Emily Wild

The anchor between a functioning business, a quality specialty coffee, and a warm community.

Emily Wild’s expertise in coffee, customer care and community engagement through early hospitality experience has made her the perfect fit for Zoka Coffee.

Zoka Coffee has been around since the early days of specialty coffee roasting. In the 90’s they pioneered the type of neighborhood coffeehouse that had a welcoming, hospitable environment while also paying close attention to the quality of their coffee. Zoka is both a Seattle-based wholesale roaster that supplies coffee to numerous cafés in the region, as well as a staple gathering place in several different neighborhoods around Seattle. If you talk to customers and employees of Zoka, they’ll tell you that the community that flourishes around each of the cafés is the true beauty of the company. One key person in this mix that can truly attest to that beauty is Emily Wild, who has been with Zoka for nine years and understands the business inside and out.

Emily has been in the coffee industry in one way or another for twenty-one years. In her early years, she spent summers working in a bakery, which awakened something in her that resonates today. She began to understand the importance of customer service and the basics of coffee service. Soon after, she started managing a coffee stand in Arlington, WA, which turned into a ten-year experience that solidified her love of customer service, her knack for managing people effectively and a passion for coffee that endures today.

 

Emily was drawn to Zoka’s overt measures to put the needs of its employees and customers first.

She ended her tenure at the coffee stand and shifted her focus elsewhere, working just a few doors down from the Kirkland, WA location of Zoka. As she became a regular, Emily saw how well Jeff Babcock, the owner of Zoka, was running the business and treating the employees. She was excited by Jeff’s aspiration to provide a safe workplace and fair wages to his employees, as well as the community feel of the coffeehouse. After five years away, she jumped back into the coffee world and applied the skills she had developed earlier in her career in Arlington, to her work at Zoka.

 

From daily tasks such as preparing a customer’s morning coffee, to traveling overseas to secure green coffee contracts, she has an altruistic impact at every step of the way.

Over time Emily became the assistant manager at the Kirkland location, gladly taking any responsibilities thrown her way. Eventually she moved to work at Zoka’s roastery and learned more about the coffee roasting and fulfillment part of the business. She spent a year fully immersed in this position trying to soak up as much knowledge as she could. After all that time, she still couldn’t get over how much she loved the profound sense of community the retail shops fostered. Touching people’s lives through the small, daily task of preparing their morning coffee and sharing her knowledge and passion for coffee with her guests kept her coming back. While she enjoys the process of extracting delicious espresso, her competence of the craft gives her freedom to focus attention on connecting with people, instead of just the coffee.

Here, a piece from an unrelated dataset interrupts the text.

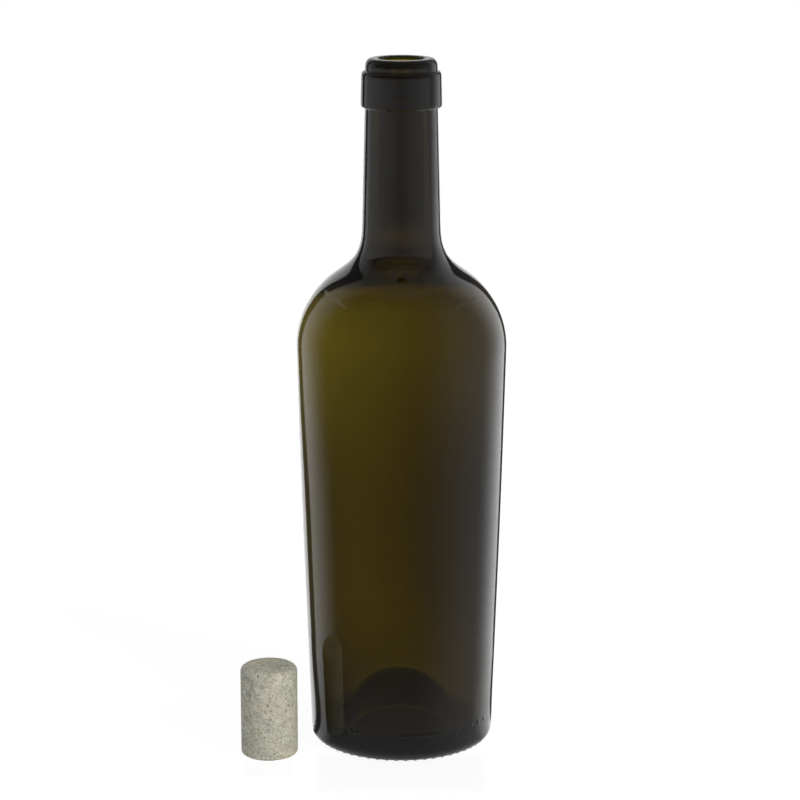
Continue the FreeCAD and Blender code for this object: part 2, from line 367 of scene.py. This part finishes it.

Emily makes up part of the lifeblood of Zoka. At this point she has several titles, but the most significant of them doubles as a term of endearment. She’s known as the “Swiss Army Knife” of the company by the owner, Jeff. She’s worked in most sectors of the business save a few, like roasting and traveling abroad to secure green coffee contracts. Jeff can call her about anything and knows that she’s gonna help make it happen. To the community she’s known as the “Mayor of Kirkland.” By virtue of spending so many hours behind the bar at the Kirkland location, she’s deeply invested in her regulars’ lives. She knows their anniversaries and travel plans. She’s even set up two of her regulars and watched their relationship grow into marriage.

 

She calls home to a place that truly values the energy and enrichment she brings to the array of roles she plays.

It’s known that being an effective coffee professional is just as much about community management as it is having a thorough understanding of the craft. Emily’s job is part drink crafter, part general manager, and part systematic problem solver. She does it well and she seems hooked on the industry and its community for the future. She slips in bits of education constantly to keep energy in people’s daily routine, and she enjoys cracking the uncomfortable, getting people to center themselves on life, even if only for a few minutes. Emily genuinely cares about the people in her community and has found a sense of belonging as a vital member of it.